Exercise prompt: Your task is to write out the complete listing exactly as it is shown.

Stored data:

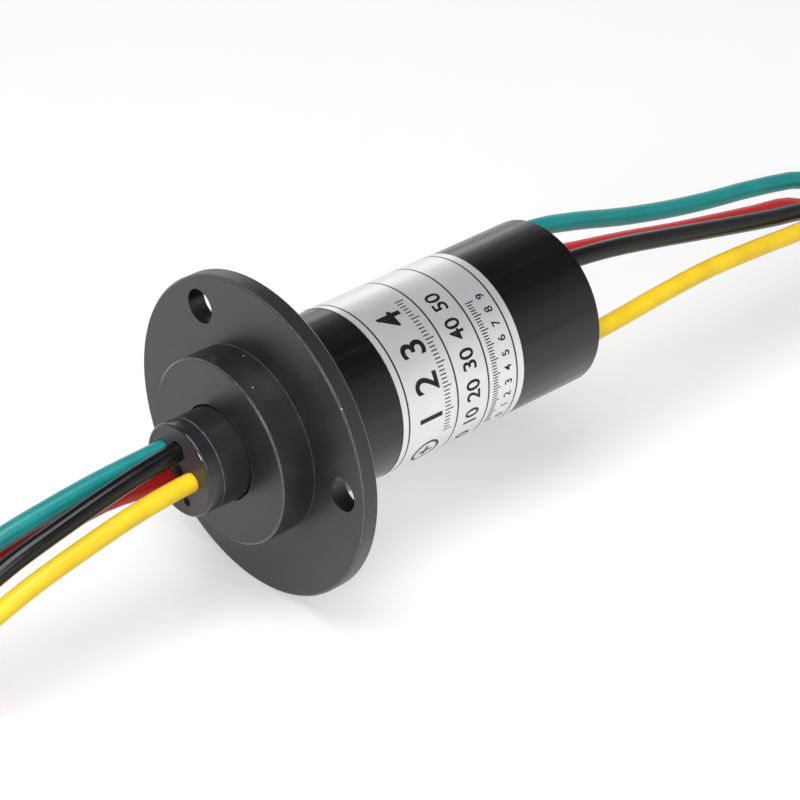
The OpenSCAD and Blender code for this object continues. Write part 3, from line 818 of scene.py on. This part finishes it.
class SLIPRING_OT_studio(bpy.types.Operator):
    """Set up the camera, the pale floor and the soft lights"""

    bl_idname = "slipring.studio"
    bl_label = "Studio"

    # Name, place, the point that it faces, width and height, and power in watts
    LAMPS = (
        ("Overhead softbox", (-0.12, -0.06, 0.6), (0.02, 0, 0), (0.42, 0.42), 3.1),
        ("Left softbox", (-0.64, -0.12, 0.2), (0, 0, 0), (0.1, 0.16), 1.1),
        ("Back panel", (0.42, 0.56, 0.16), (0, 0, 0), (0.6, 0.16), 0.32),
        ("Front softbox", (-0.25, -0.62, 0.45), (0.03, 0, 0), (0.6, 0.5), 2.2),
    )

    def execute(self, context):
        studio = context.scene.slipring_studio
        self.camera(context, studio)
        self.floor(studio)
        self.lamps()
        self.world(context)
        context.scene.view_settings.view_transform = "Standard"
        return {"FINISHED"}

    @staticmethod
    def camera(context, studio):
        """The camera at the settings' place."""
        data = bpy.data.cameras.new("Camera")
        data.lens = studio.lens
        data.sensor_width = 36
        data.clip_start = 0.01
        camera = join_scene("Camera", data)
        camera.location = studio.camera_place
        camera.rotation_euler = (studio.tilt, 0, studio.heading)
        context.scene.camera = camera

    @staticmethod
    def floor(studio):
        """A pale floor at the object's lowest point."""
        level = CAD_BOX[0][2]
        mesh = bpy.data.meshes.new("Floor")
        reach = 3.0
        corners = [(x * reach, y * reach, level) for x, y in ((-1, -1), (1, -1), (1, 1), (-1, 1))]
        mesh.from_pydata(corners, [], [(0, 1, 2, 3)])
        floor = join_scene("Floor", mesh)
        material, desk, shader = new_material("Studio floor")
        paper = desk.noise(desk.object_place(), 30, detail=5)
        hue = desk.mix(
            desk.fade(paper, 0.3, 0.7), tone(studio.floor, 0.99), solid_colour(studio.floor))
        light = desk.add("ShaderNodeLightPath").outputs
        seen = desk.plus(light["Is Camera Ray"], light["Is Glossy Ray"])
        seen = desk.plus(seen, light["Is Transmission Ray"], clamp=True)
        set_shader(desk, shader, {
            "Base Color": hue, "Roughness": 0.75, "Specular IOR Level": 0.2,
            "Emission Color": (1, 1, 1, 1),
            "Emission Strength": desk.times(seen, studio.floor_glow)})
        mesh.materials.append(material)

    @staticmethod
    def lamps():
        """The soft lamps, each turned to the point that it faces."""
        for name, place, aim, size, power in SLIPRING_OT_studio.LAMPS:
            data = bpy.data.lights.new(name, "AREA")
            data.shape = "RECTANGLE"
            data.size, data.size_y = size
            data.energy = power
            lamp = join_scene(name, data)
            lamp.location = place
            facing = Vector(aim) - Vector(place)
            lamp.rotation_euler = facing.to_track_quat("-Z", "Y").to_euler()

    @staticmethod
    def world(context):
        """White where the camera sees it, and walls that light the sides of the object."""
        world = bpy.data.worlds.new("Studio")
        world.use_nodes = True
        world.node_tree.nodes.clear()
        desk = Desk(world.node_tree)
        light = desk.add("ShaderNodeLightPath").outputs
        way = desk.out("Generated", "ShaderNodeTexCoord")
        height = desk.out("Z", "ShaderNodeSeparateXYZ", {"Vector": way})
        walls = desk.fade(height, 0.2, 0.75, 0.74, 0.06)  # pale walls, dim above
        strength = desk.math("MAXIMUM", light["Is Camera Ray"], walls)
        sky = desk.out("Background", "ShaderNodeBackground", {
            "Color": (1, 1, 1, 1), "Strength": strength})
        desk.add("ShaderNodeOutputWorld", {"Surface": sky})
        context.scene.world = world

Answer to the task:
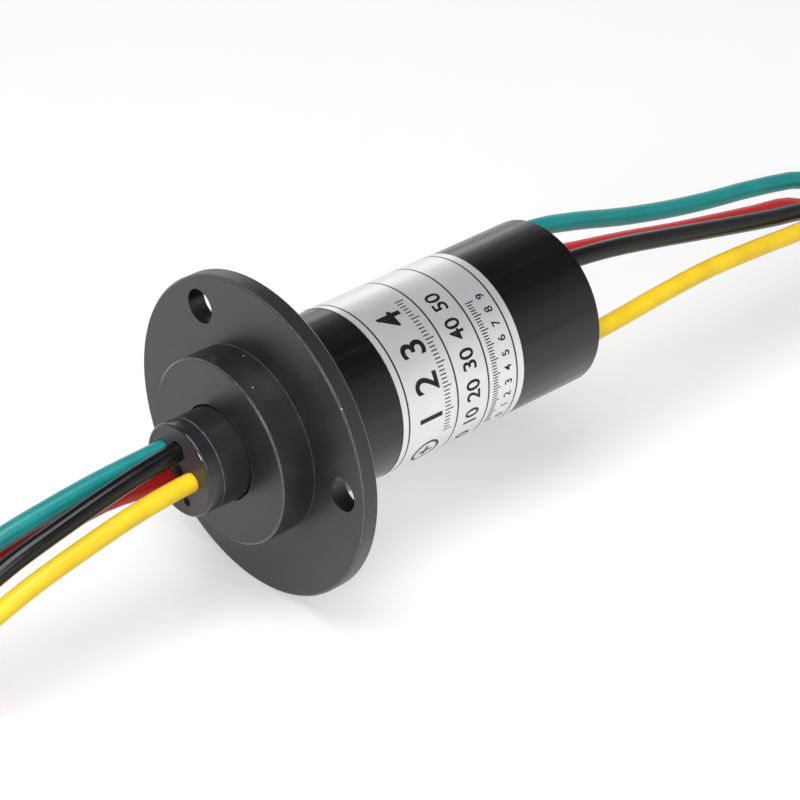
The OpenSCAD and Blender code for this object continues. Write part 3, from line 818 of scene.py on. This part finishes it.
class SLIPRING_OT_studio(bpy.types.Operator):
    """Set up the camera, the pale floor and the soft lights"""

    bl_idname = "slipring.studio"
    bl_label = "Studio"

    # Name, place, the point that it faces, width and height, and power in watts
    LAMPS = (
        ("Overhead softbox", (-0.12, -0.06, 0.6), (0.02, 0, 0), (0.42, 0.42), 3.1),
        ("Left softbox", (-0.64, -0.12, 0.2), (0, 0, 0), (0.1, 0.16), 1.1),
        ("Back panel", (0.42, 0.56, 0.16), (0, 0, 0), (0.6, 0.16), 0.32),
        ("Front softbox", (-0.25, -0.62, 0.45), (0.03, 0, 0), (0.6, 0.5), 2.2),
    )

    def execute(self, context):
        studio = context.scene.slipring_studio
        self.camera(context, studio)
        self.floor(studio)
        self.lamps()
        self.world(context)
        context.scene.view_settings.view_transform = "Standard"
        return {"FINISHED"}

    @staticmethod
    def camera(context, studio):
        """The camera at the settings' place."""
        data = bpy.data.cameras.new("Camera")
        data.lens = studio.lens
        data.sensor_width = 36
        data.clip_start = 0.01
        camera = join_scene("Camera", data)
        camera.location = studio.camera_place
        camera.rotation_euler = (studio.tilt, 0, studio.heading)
        context.scene.camera = camera

    @staticmethod
    def floor(studio):
        """A pale floor at the object's lowest point."""
        level = CAD_BOX[0][2]
        mesh = bpy.data.meshes.new("Floor")
        reach = 3.0
        corners = [(x * reach, y * reach, level) for x, y in ((-1, -1), (1, -1), (1, 1), (-1, 1))]
        mesh.from_pydata(corners, [], [(0, 1, 2, 3)])
        floor = join_scene("Floor", mesh)
        material, desk, shader = new_material("Studio floor")
        paper = desk.noise(desk.object_place(), 30, detail=5)
        hue = desk.mix(
            desk.fade(paper, 0.3, 0.7), tone(studio.floor, 0.99), solid_colour(studio.floor))
        light = desk.add("ShaderNodeLightPath").outputs
        seen = desk.plus(light["Is Camera Ray"], light["Is Glossy Ray"])
        seen = desk.plus(seen, light["Is Transmission Ray"], clamp=True)
        set_shader(desk, shader, {
            "Base Color": hue, "Roughness": 0.75, "Specular IOR Level": 0.2,
            "Emission Color": (1, 1, 1, 1),
            "Emission Strength": desk.times(seen, studio.floor_glow)})
        mesh.materials.append(material)

    @staticmethod
    def lamps():
        """The soft lamps, each turned to the point that it faces."""
        for name, place, aim, size, power in SLIPRING_OT_studio.LAMPS:
            data = bpy.data.lights.new(name, "AREA")
            data.shape = "RECTANGLE"
            data.size, data.size_y = size
            data.energy = power
            lamp = join_scene(name, data)
            lamp.location = place
            facing = Vector(aim) - Vector(place)
            lamp.rotation_euler = facing.to_track_quat("-Z", "Y").to_euler()

    @staticmethod
    def world(context):
        """White where the camera sees it, and walls that light the sides of the object."""
        world = bpy.data.worlds.new("Studio")
        world.use_nodes = True
        world.node_tree.nodes.clear()
        desk = Desk(world.node_tree)
        light = desk.add("ShaderNodeLightPath").outputs
        way = desk.out("Generated", "ShaderNodeTexCoord")
        height = desk.out("Z", "ShaderNodeSeparateXYZ", {"Vector": way})
        walls = desk.fade(height, 0.2, 0.75, 0.74, 0.06)  # pale walls, dim above
        strength = desk.math("MAXIMUM", light["Is Camera Ray"], walls)
        sky = desk.out("Background", "ShaderNodeBackground", {
            "Color": (1, 1, 1, 1), "Strength": strength})
        desk.add("ShaderNodeOutputWorld", {"Surface": sky})
        context.scene.world = world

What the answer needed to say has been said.